The truth is that I wanted it to be very separate from him, very much from HER perspective. But it occurs to me that it made people confused about him. So... eh, ya win some, ya lose some. To me, his motivation is obvious. She owed him again, he took back what he gave her, because otherwise he's at a debt. But that's obvious to me because I wrote the profile. I should've hit on that at least once.

(Reply to this) (Parent) (Thread)

Re: Better late than never, right!
[info]emphasis
2007-01-31 20:58 (link)
No, no, no!
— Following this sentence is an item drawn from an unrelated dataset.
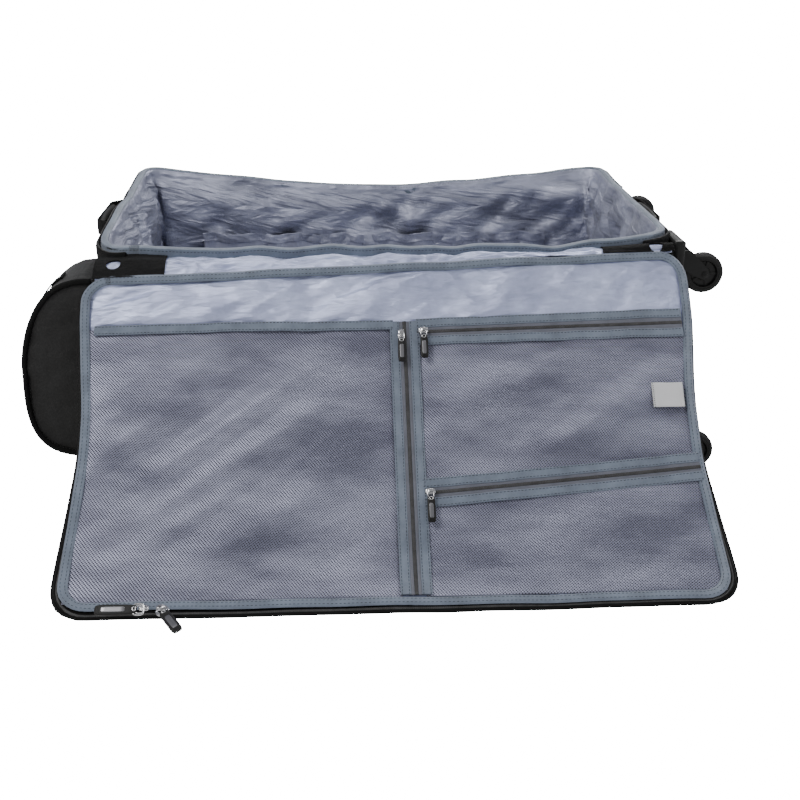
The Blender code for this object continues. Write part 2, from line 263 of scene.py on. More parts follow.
def ribbed_tape(name, dark, light, ribs=300, gloss=0.55):
    """Narrow woven tape with ribs across it."""
    shade = Shade(name, roughness=gloss, sheen=0.3)
    vector = shade.place()
    ribbing = shade.wave(vector, ribs, "X")
    cloudy = shade.noise(vector, 40, 4)
    both = shade.math("MULTIPLY_ADD", ribbing, 0.35)
    shade.tree.links.new(cloudy, both.node.inputs[2])
    shade.color(shade.ramp(both, [(0.35, dark), (0.95, light)]))
    shade.bump(ribbing, 0.0004)
    shade.bump(cloudy, 0.0006)
    return shade.material


def black_cloth(name, tone, threads=260, gloss=0.62):
    shade = Shade(name, roughness=gloss, sheen=0.01, specular=0.13)
    vector = shade.place()
    cloudy = shade.noise(vector, 22, 5)
    shade.color(shade.ramp(cloudy, [(0.3, (tone * 0.7,) * 3), (0.75, (tone * 1.5, tone * 1.5, tone * 1.7))]))
    shade.roughen(shade.noise(vector, 90, 3), gloss - 0.1, gloss + 0.12)
    weave(shade, threads, 0.0004)
    shade.bump(cloudy, 0.0020)
    return shade.material


def coated_cloth(name):
    """Smooth coated cloth that takes a soft highlight."""
    shade = Shade(name, roughness=0.34, specular=0.32)
    vector = shade.place(flat=False)
    cloudy = shade.noise(vector, 30, 5)
    shade.color(shade.ramp(cloudy, [(0.3, (0.0035,) * 3), (0.8, (0.0075, 0.0075, 0.0085))]))
    shade.roughen(shade.noise(vector, 160, 4), 0.30, 0.46)
    weave(shade, 300, 0.00025, flat=False)
    shade.bump(cloudy, 0.0025)
    return shade.material


def moulded(name, tone, gloss=0.45, grain=900, depth=0.00010):
    """Moulded plastic or rubber with a fine grain and slight scuffs."""
    shade = Shade(name, roughness=gloss, specular=0.25)
    vector = shade.place(flat=False)
    scuffs = shade.noise(vector, 70, 6, 0.7)
    shade.color(shade.ramp(scuffs, [(0.35, (tone,) * 3), (0.8, (tone * 2.0, tone * 2.0, tone * 2.1))]))
    shade.roughen(scuffs, gloss - 0.1, gloss + 0.15)
    shade.bump(shade.noise(vector, grain, 2), depth)
    return shade.material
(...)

I meant that you're all good and should not fault yourself for what might seem like going over old ground and stuff! for us, it can be, as we are the ones who write for the characters each time, but it is different for the readers.

Think that I actually nominated it, when it was done originally.

(Reply to this) (Parent)

Re: Better late than never, right!
[info]emphasis
2007-01-31 20:59 (link)
This does raise an interesting point or so: How many writers take the time to read known profiles?

(Reply to this) (Parent) (Thread)

Re: Better late than never, right!
[info]eyelinergirls
2007-02-01 07:45 (link)
Yeah, they're all familiar to me because of applications and whatnot. I guess I'd say that it's up to the writer to hint at the profile from time to time, but up to the reader to fill in the gaps, because it can't be explained every time.

(Reply to this) (Parent)

Re: Better late than never, right!
[info]faithy
2007-02-01 10:03 (link)
Hehehe, well I can answer for me! If I scene with someone, I read the profile. If I haven't scened with someone, I don't really bother... mainly because I'm lazy but also because more than likely, I'll forget or even get characters mixed up. It's much easier for me to read about a character, scene with them, and then I won't forget who they are and what they do.